Quick-Reference Summary
- Simple past → use for all completed actions, procedures, selections, and measurements
- Past perfect → use when one step was completed before another began
- Present tense → acceptable for citing well-established reference methods by name
- Future tense → avoid entirely in a completed research paper’s Methods section
Should I use passive or active voice in the Materials and Methods section?
Both are acceptable, but passive voice is often used in the Materials and Methods section of scientific writing. Passive constructions (“samples were analyzed,” “data were collected“) shift the focus onto the procedure itself rather than onto who performed it, which reinforces the objectivity and reproducibility that peer reviewers look for. That said, many journals and style guides now actively encourage a mix, or even prefer active voice for clarity. Always check your target journal’s author guidelines before defaulting to one or the other.
Can I use first person (“I” or “we”) in the Materials and Methods section?
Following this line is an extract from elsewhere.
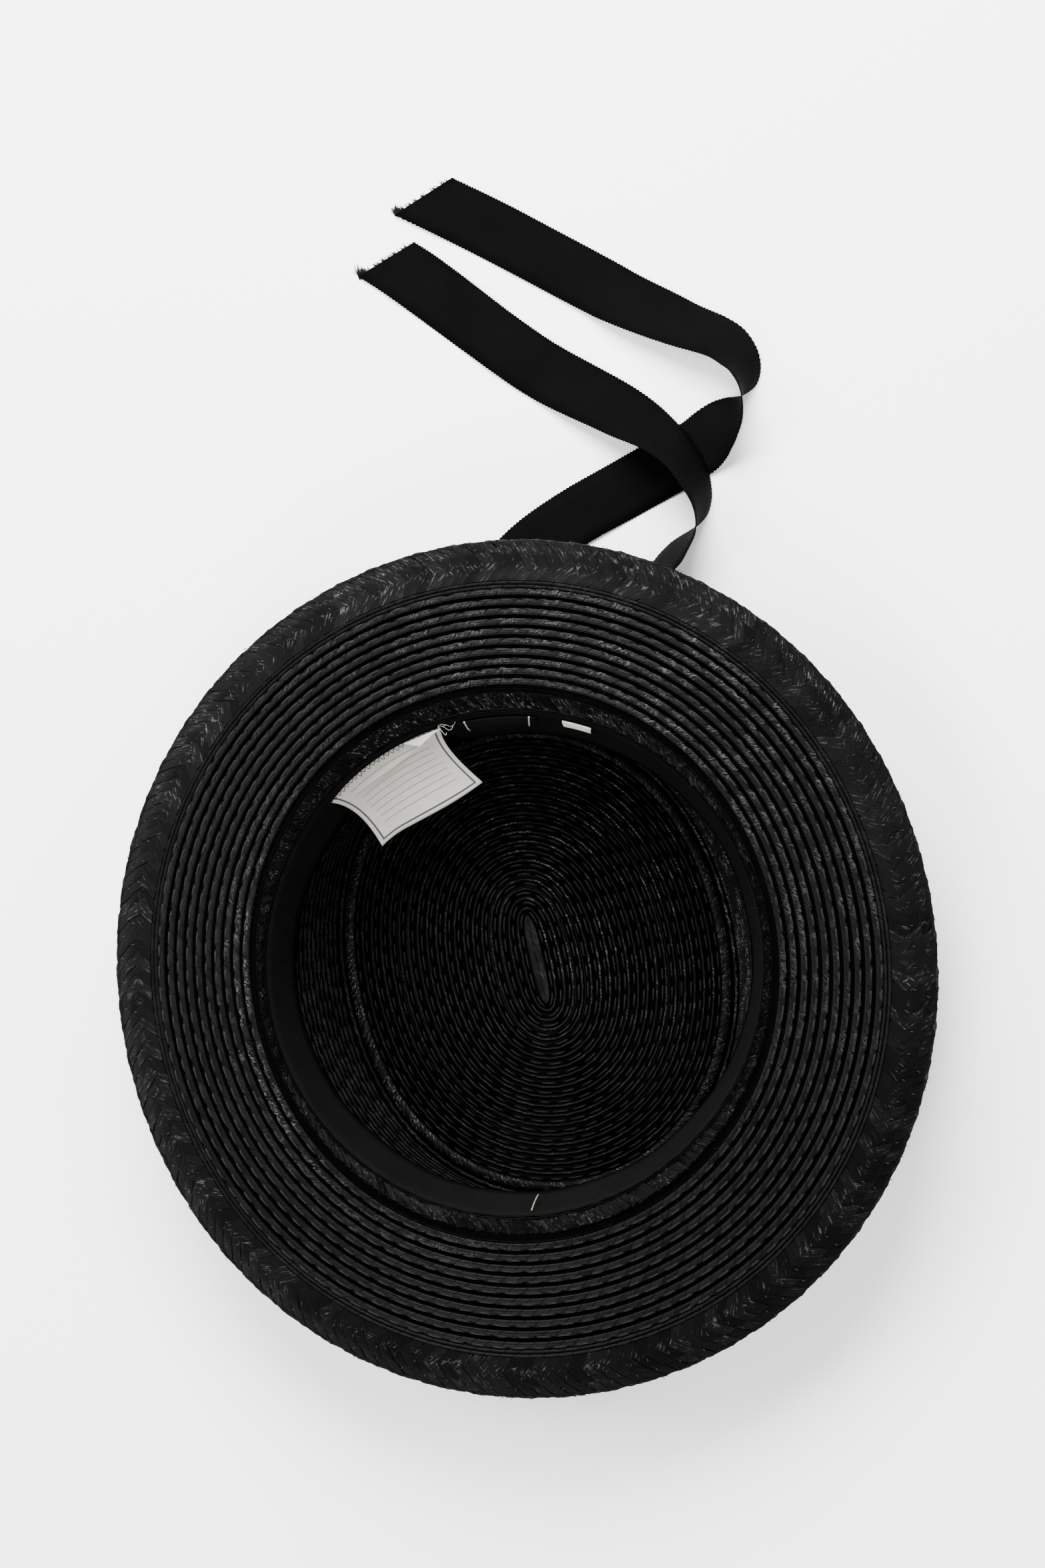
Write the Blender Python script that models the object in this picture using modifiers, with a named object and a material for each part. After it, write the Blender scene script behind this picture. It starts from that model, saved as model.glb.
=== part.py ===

Yes, and it is increasingly acceptable to do so. Phrases like “We selected,” “We measured,” and “We recruited” are clear, direct, and widely used in modern scientific writing, particularly in journals that follow APA style or that explicitly encourage active voice. The key is consistency: if you use first person in the Methods section, apply it consistently throughout the paper. Avoid mixing “I collected samples” in one sentence with “samples were then analyzed” in the next without a clear reason for the shift. If your journal’s guidelines do not specify, first person is generally safe and is often clearer than convoluted passive constructions.